Die Kodak 14n kann noch lange nicht mit der Canon Eos 1Ds mithalten.
Die Bildqualität reicht bei weiten nicht an der der 1Ds ran ! Megapixel sind einfach nicht alles.... 

Dazu kommen noch zig andere Mängel wie z.b. das dieses Ding extreem langsam ist, usw....

Mein Fav ist ganz klar die EOS 1Ds !
D1 X ist zwar auch klasse, aber im Alltagsbetrieb schwächelt sie ab und zu in der Zuverlässigkeit.

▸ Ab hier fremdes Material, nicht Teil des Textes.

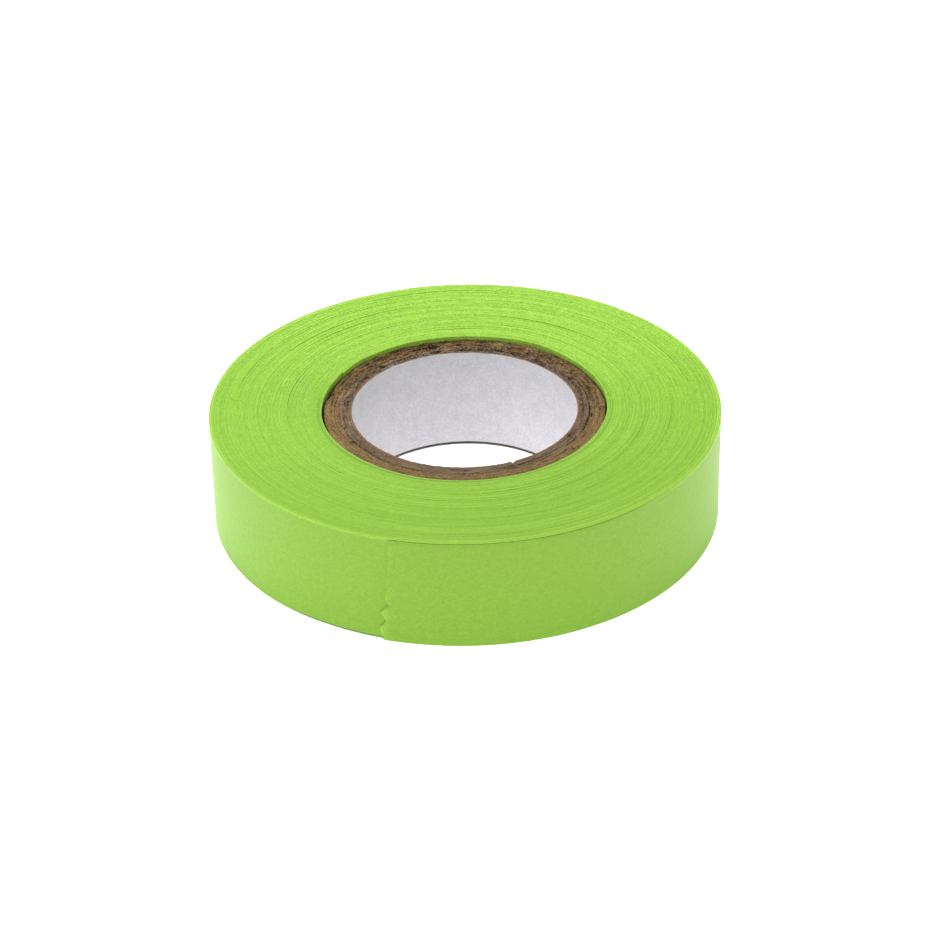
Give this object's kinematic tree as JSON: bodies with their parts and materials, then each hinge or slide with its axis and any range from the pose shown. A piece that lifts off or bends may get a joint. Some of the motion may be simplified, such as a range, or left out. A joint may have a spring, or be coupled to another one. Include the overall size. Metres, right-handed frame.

P.S. die Follformatsensor Technik ist noch lange nicht ausgereift..... Ein grund wieso Nikon immer noch keinen FV-Sensor im Programm hat ! 
In der der letzten FoMAg war darüber ein klasse Bericht.


----------



## ebimog (6. Oktober 2003)

man muss beim Kauf eine Kamera auch daran denken, wenn man irgendwann die Kamera mal wieder los werden möchte, soll nicht soviel an Wert  verlieren ! so denke ich halt bei Nikon ist man an der sicher Seite.

Gruß


----------



## DLDS (6. Oktober 2003)

das bist du bei keiner digitalen Spiegelreflex. Dafür ist die Entwicklung zu schnell....


----------



## Maniacy (23. November 2003)

ich, weiss ich hab hier schon lang nix mehr zum Besten gegeben, aber:
NIKON, NIKON, NIKON

Ich sach nur: NIKON!

Kauft NIKON

mfG
Mani


----------



## Vitalis (23. November 2003)

Toller Beitrag Maniacy 

Nikon hat aber leider keine gescheiten Digitalkameras im Angebot.. Hat den Zug wohl etwas verpasst. Vielleicht kommt ja noch was..

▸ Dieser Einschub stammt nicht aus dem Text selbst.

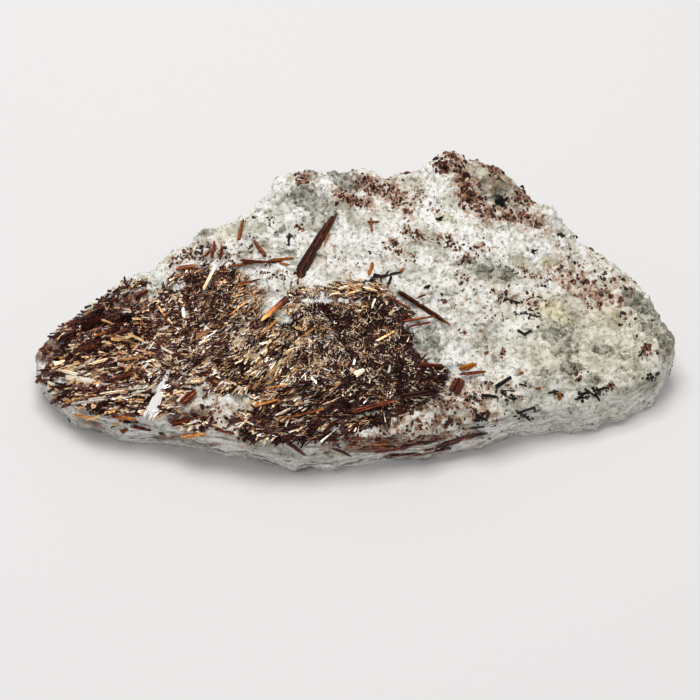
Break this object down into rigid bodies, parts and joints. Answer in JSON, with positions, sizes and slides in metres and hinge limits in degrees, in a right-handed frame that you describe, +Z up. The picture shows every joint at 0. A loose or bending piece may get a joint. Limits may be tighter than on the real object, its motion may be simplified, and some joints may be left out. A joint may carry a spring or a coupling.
{
  "type": "astrophyllite specimen",
  "caption": "Loose hand specimen of white feldspar rock with a felted mass of bronze-brown astrophyllite blades; lies on a flat broken underside.",
  "frame": {"origin": "under the middle of the stone's outline, on the surface it lies on", "axes": "+X along the stone's length to its right tip, +Y to the high edge at the back, +Z up"},
  "size_m": [0.1195, 0.0577, 0.0312],
  "materials": {
    "feldspar_rock": "broken, sugary grained, with glassy grey and red-brown grains",
    "astrophyllite": "bladed, bronze lustre",
    "orange_astrophyllite": "thin flakes, amber, glossy",
    "aegirine": "black, glassy"
  },
  "bodies": {
    "root": {"matrix": "feldspar_rock", "blade_mass": "astrophyllite", "big_blade": "astrophyllite", "right_blade": "astrophyllite", "upright_blade": "astrophyllite", "short_blade": "astrophyllite", "lying_blade": "astrophyllite", "thin_needle": "astrophyllite", "mica_block": "astrophyllite", "orange_blade": "orange_astrophyllite", "orange_flake": "orange_astrophyllite", "aegirine_pair": "aegirine", "aegirine_prism": "aegirine", "aegirine_streak": "aegirine", "aegirine_sprig": "aegirine", "aegirine_bundle": "aegirine", "dark_sprig": "aegirine"}
  },
  "joints": []
}
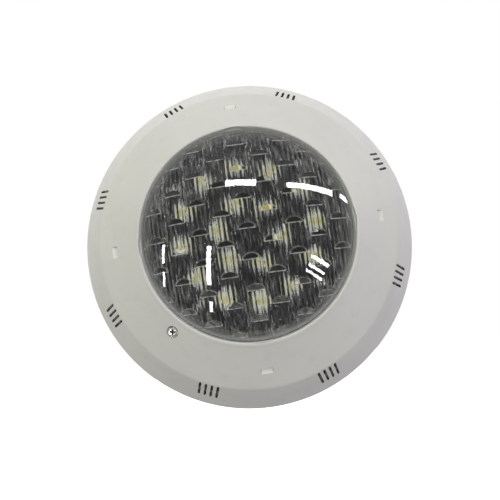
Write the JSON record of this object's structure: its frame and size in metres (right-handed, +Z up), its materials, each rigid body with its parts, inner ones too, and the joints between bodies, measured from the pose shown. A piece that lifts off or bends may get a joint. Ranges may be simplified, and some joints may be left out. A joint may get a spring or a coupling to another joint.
{
  "type": "underwater pool light",
  "caption": "Round wall-mounted pool light: a vented white cover ring round a clear domed lens over a board of LEDs, on a screwed base plate.",
  "frame": {"origin": "middle of the wall plane, on the lamp's axis", "axes": "+Y into the wall and -Y out of the lens, +Z up, +X to the right as the light is looked at"},
  "size_m": [0.29, 0.079, 0.29],
  "materials": {
    "ring_plastic": "satin moulded ABS",
    "base_plastic": "moulded ABS",
    "brass": "turned and knurled",
    "seal_rubber": "matt",
    "stainless": "plain stainless",
    "spring_steel": "rolled strip",
    "nylon": "natural nylon",
    "clear_lens": "clear polycarbonate, prisms inside",
    "silicone": "matt",
    "housing_plastic": "moulded ABS",
    "board_mask": "black solder mask on aluminium",
    "led_white": "white moulding",
    "tinned_lead": "tinned copper",
    "phosphor": "phosphor layer",
    "led_silicone": "clear silicone",
    "thermal_pad": "soft sheet",
    "aluminium": "milled",
    "green_mask": "green solder mask",
    "capacitor_sleeve": "shrunk sleeve",
    "copper_winding": "enamelled wire",
    "black_epoxy": "moulded epoxy",
    "terminal_green": "moulded nylon",
    "red_wire": "wire insulation",
    "brown_wire": "wire insulation",
    "cable_rubber": "rubber sheath",
    "gland_nylon": "moulded nylon"
  },
  "bodies": {
    "wall_side": {"wall_base": "base_plastic", "screw_insert": "brass", "cable_grommet": "seal_rubber"},
    "light_unit": {"cover_ring": "ring_plastic", "retaining_clips": "spring_steel", "clip_screws": "stainless", "lens": "clear_lens", "lens_gasket": "silicone", "lamp_housing": "housing_plastic", "housing_screws": "stainless", "led_board": "board_mask", "led_packages": "led_white", "led_leads": "tinned_lead", "led_chips": "phosphor", "led_domes": "led_silicone", "board_screws": "stainless", "thermal_pad": "thermal_pad", "heat_spreader": "aluminium", "driver_board": "green_mask", "driver_screws": "stainless", "driver_capacitors": "capacitor_sleeve", "driver_inductor": "copper_winding", "bridge_rectifier": "black_epoxy", "terminal_block": "terminal_green", "board_wires": "red_wire", "supply_wires": "brown_wire", "power_cable": "cable_rubber", "gland_body": "gland_nylon", "gland_o_ring": "seal_rubber", "gland_seal": "seal_rubber"},
    "retainer": {"screw_retainer": "nylon"},
    "cover_screw": {"captive_screw": "stainless"},
    "slip_ring": {"gland_slip_ring": "nylon"},
    "cap_nut": {"gland_nut": "gland_nylon"}
  },
  "joints": [
    {"name": "lift_off", "type": "slide", "parent": "wall_side", "child": "light_unit", "axis": [0, -1, 0], "range_m": [0, 0.15]},
    {"name": "screw_rise", "type": "slide", "parent": "light_unit", "child": "retainer", "axis": [0, -1, 0], "range_m": [0, 0.007]},
    {"name": "screw_turn", "type": "hinge", "parent": "retainer", "child": "cover_screw", "pos_m": [-0.06788, -0.0454, -0.06788], "axis": [0, -1, 0], "range_deg": [0, 3604]},
    {"name": "nut_travel", "type": "slide", "parent": "light_unit", "child": "slip_ring", "axis": [0, 0, -1], "range_m": [0, 0.0045]},
    {"name": "nut_turn", "type": "hinge", "parent": "slip_ring", "child": "cap_nut", "pos_m": [0, -0.0225, -0.036], "axis": [0, 0, -1], "range_deg": [0, 1083]}
  ],
  "couplings": [
    {"joint": "screw_turn", "follows": "screw_rise", "rad_per_m": 8976},
    {"joint": "nut_turn", "follows": "nut_travel", "rad_per_m": 4188.8}
  ]
}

*edit* Keine, die es mit Canon-Digicams aufnehmen können.


----------



## Vincent (24. November 2003)

Es gibt momentan außer Mittel und Großformat Rückteilen keine Möglichkeit außer High End Scanner ein so hochauflösendes digitales Bild zu erzeugen wie das die Canon EOS 1Ds macht. 
Canon hat da anscheinend einen enormen Technologievorsprung.

@DLDS: Diese Comments kamen aus einer Zeit, in der es noch keinen 14n Praxistest sondern nur die technischen Daten a la 14mio Pixel gab. Tja der 14n Hype war leider unbegründet...


----------